> PROVIDED DATA
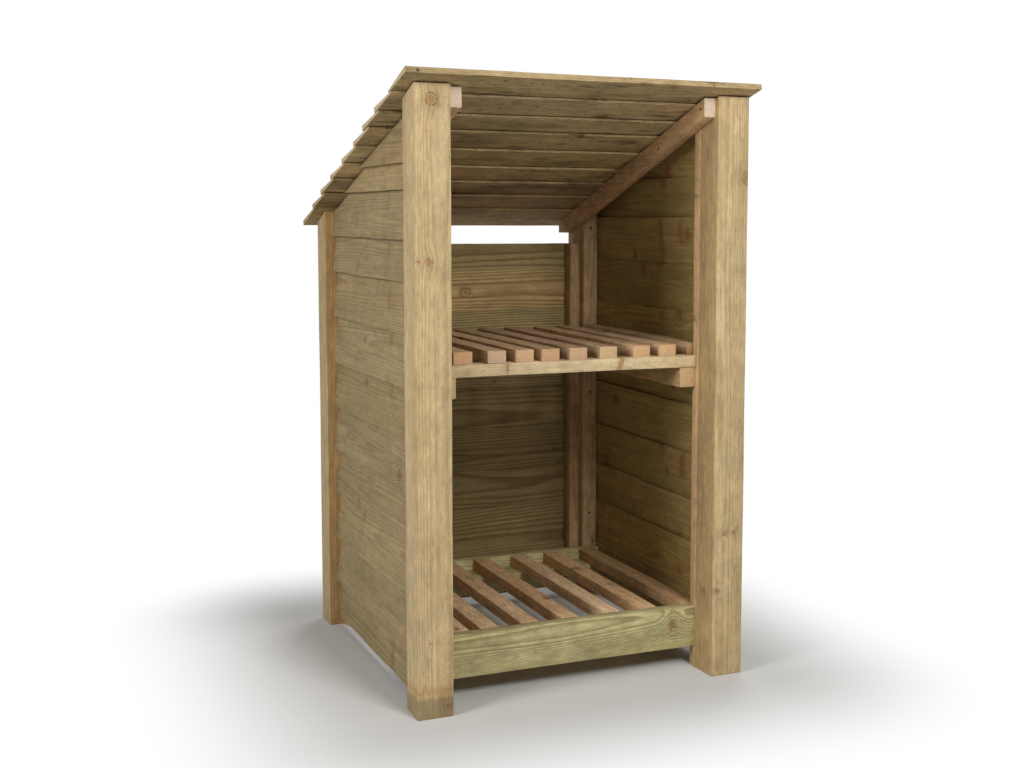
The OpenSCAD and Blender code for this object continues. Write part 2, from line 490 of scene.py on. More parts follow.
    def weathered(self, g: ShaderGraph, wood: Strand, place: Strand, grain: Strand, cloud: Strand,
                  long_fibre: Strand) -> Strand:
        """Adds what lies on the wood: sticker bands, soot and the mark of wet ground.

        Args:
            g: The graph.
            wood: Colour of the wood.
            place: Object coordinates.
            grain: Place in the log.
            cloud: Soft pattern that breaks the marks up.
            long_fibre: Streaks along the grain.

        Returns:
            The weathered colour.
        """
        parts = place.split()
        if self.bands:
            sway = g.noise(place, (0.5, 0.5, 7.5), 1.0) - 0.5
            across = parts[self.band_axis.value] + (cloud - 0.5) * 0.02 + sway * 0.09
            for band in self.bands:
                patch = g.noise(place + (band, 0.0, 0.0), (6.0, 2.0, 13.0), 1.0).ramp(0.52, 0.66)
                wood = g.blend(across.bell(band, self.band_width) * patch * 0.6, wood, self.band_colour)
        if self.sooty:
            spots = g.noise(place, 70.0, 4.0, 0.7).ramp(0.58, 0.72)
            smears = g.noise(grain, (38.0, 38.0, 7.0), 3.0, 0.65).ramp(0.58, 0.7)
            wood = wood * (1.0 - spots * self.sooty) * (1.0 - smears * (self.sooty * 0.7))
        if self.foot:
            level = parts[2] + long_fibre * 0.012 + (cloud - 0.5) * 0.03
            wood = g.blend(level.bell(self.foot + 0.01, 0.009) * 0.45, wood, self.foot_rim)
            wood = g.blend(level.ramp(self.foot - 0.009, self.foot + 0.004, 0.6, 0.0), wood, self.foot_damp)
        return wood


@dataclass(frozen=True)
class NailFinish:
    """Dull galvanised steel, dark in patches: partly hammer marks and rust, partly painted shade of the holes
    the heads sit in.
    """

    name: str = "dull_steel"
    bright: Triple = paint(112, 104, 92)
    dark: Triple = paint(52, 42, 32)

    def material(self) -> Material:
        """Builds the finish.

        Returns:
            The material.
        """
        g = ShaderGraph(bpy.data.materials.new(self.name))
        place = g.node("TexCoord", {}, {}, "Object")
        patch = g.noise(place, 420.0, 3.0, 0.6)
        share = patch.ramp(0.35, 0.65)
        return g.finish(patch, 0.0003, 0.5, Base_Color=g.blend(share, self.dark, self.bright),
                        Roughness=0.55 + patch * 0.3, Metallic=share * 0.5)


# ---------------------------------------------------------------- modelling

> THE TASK
Up to and including the line with "of wet ground.", repeat the data exactly, starting from its first line; nothing else belongs in the response.

> EXPECTED ANSWER
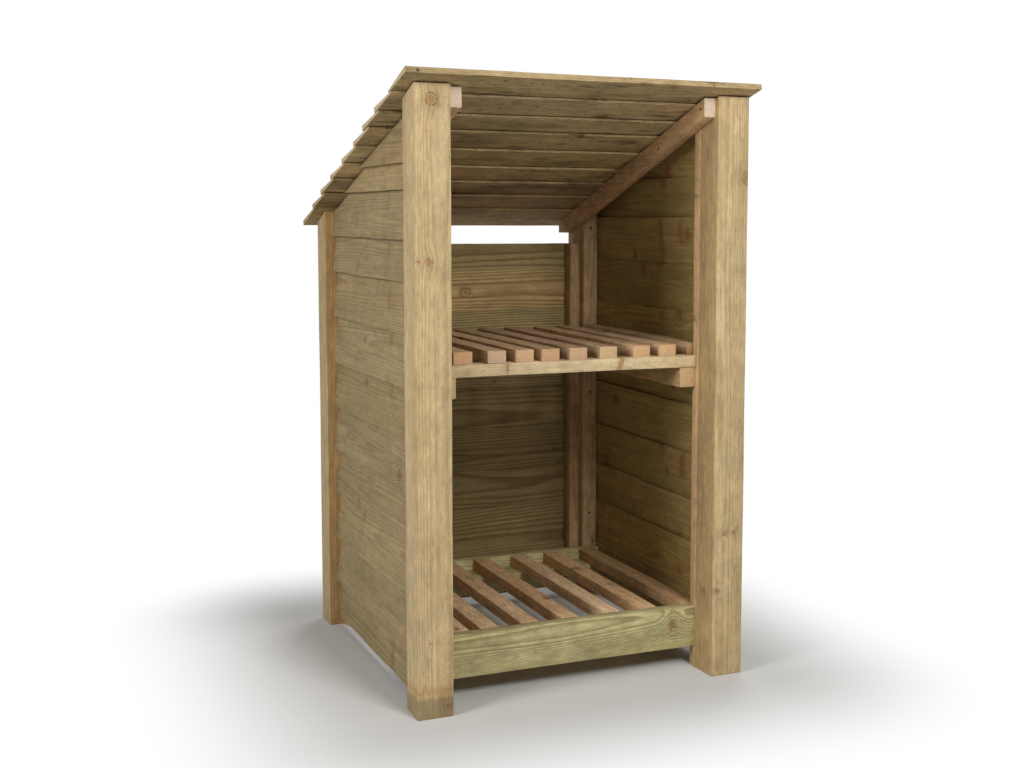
The OpenSCAD and Blender code for this object continues. Write part 2, from line 490 of scene.py on. More parts follow.
    def weathered(self, g: ShaderGraph, wood: Strand, place: Strand, grain: Strand, cloud: Strand,
                  long_fibre: Strand) -> Strand:
        """Adds what lies on the wood: sticker bands, soot and the mark of wet ground.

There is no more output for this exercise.